Rita Figueiredo, coordenadora da Referência Técnica de Políticas Nutricionais da Secretaria Municipal de Saúde de Belém (Sesma) explica que quanto mais grave a classificação de ISAN mais severa a situação alimentar. "A ISAN também avalia a preocupação dos indivíduos ou famílias de não terem como se alimentar em um futuro próximo. O acesso aos alimentos pode ser dificultado por fatores físicos, sociais e/ou econômico. No Brasil, o desemprego e a baixa renda da população é o principal fator para a ISAN. No país, 116 milhões de pessoas enfrentam o medo de não ter como comprar comida no futuro. Para 19 milhões o medo é a realidade: a fome. Ela é um fenômeno que deve ser combatido com urgência por todos, e para todos.", comentou.

image Pessoas recorrendo a ossos e gordura e até lixo para ter algo para se alimentar é um dos retratos da fome que vem avançando sobre o Brasil (Ivan Duarte / O Liberal)

Fome afeta mais a pessoas pretas, pardas e com baixa escolaridade

A coordenadora reforça que a pesquisa demonstrou que a ISAN grave atinge principalmente domicílios em que há um quarto do salário mínimo per capita ou em lares onde o respondente estava desempregado. "As regiões mais afetadas são o Norte e Nordeste, com 25% da sua população em situação de ISAN grave. Além disso, famílias lideradas por mulheres, de cor autodeclarada preta/parda e com baixa escolaridade são bem mais afetadas pela ISAN grave", afirmou.

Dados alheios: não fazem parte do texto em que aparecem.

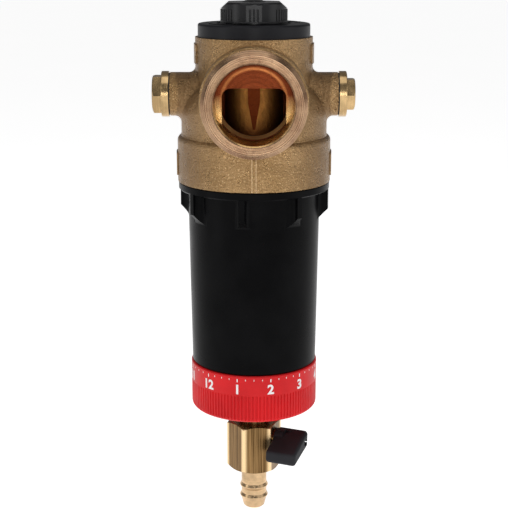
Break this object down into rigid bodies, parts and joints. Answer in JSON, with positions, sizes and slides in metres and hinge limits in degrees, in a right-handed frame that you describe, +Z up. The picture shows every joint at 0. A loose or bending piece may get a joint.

Rita afirma que apesar da abundância de recursos naturais e fontes alimentares de alto valor nutritivo, o Norte sempre foi uma região de baixos índices econômicos e de grandes desigualdades sociais. "O Pará apresenta um PIB muito baixo quando comparado com outras unidades federativas da região sul e sudeste. Além disso, possui grande concentração de renda e dificuldades de transporte e distribuição dos alimentos. Fatores estes que são sempre relatados nos estudos sobre segurança alimentar e nutricional do estado. Em Belém não é diferente. De acordo com a conclusão da minha tese de doutorado um dos fatores que mais agravam a ISAN na capital é a falta de acesso ao açaí, alimento básico e diário da nossa população, e que vem sofrendo elevações de preços absurdas e prejudicando a qualidade da bebida que é considerada sagrada", completou.

A Sesma, representada pela Referência Técnica de Políticas Nutricionais, está desenvolvendo projetos para levantar dados da situação nutricional e alimentar da população de Belém, que são escassos, reforça Rita Figueiredo. "Com esses dados iremos gerar subsídios para formular as políticas adequadas para a nossa realidade. Como medida imediata começamos a reforçar ampliar as informações e conhecimentos sobre alimentação saudável assim como atualizando a qualificação dos profissionais de nutrição da atenção básica. Assim atendemos as demandas da Política Nacional de Alimentação e Nutrição que dentre as diretrizes, exige a promoção da SAN para a população", ratificou.

image Michella e a mãe, dona Dalva, enfrentam os desafios de conseguir alimentar as famílias e relatam momentos de intensa dificuldade devido à insegurança alimentar (Ivan Duarte / O Liberal)

"É triste dormir sabendo que não tem o pão da manhã", diz dona de casa

"O dia de amanhã não nos pertence. É muito triste essa situação. Dormir sabendo que não tem nem o pão da manhã", disse Michella Alves, 41 anos, quando foi questionada pela equipe da redação integrada de O liberal sobre insegurança alimentar. Mãe de uma moça e de um rapaz de 21 e 19 anos respectivamente conta que hoje consegue trabalhar e ter o que comer, mas quando os filhos eram pequenos, soube o que era dormir com fome e pensando se no dia seguinte conseguiria se alimentar. Por saber das dificuldades, sempre que pode ajuda quem precisa.

"Meus filhos eram pequenos, já passei por dificuldade, já dormimos com fome. É por isso que hoje eu ajudo, porque eu sei qual é essa dor de ficar com fome. Minha mãe fala 'filha você já não tem muito', mas eu sei que Deus vai nos dar. A gente pensa nas pessoas que não têm. Se um dia eu não tiver condições, eu vou pedir. Porque a fome dói. Eu digo para a moça que eu ajudo, enquanto eu tiver comida, ela também vai ter, não vai faltar refeição a ela", comentou Michella.

Michella acompanhada da mãe, Dalva Alves, relatou que evita trazer essas preocupações a ela, mas que ela e a irmã sempre compartilham as refeições, quando a situação financeira aperta. "A minha irmã e eu, a gente compartilha e troca sempre que a gente pode. Se eu tenho a proteína e ela o feijão, a gente troca um pouco. Tem coisas que a gente nem conta para a nossa mãe, para ela não sofrer, para não faltar para ela também. Mas quando meus filhos eram pequenos, já fiz mingau de farinha, de pão, sem leite. Hoje meus filhos hoje comem de tudo", conclui.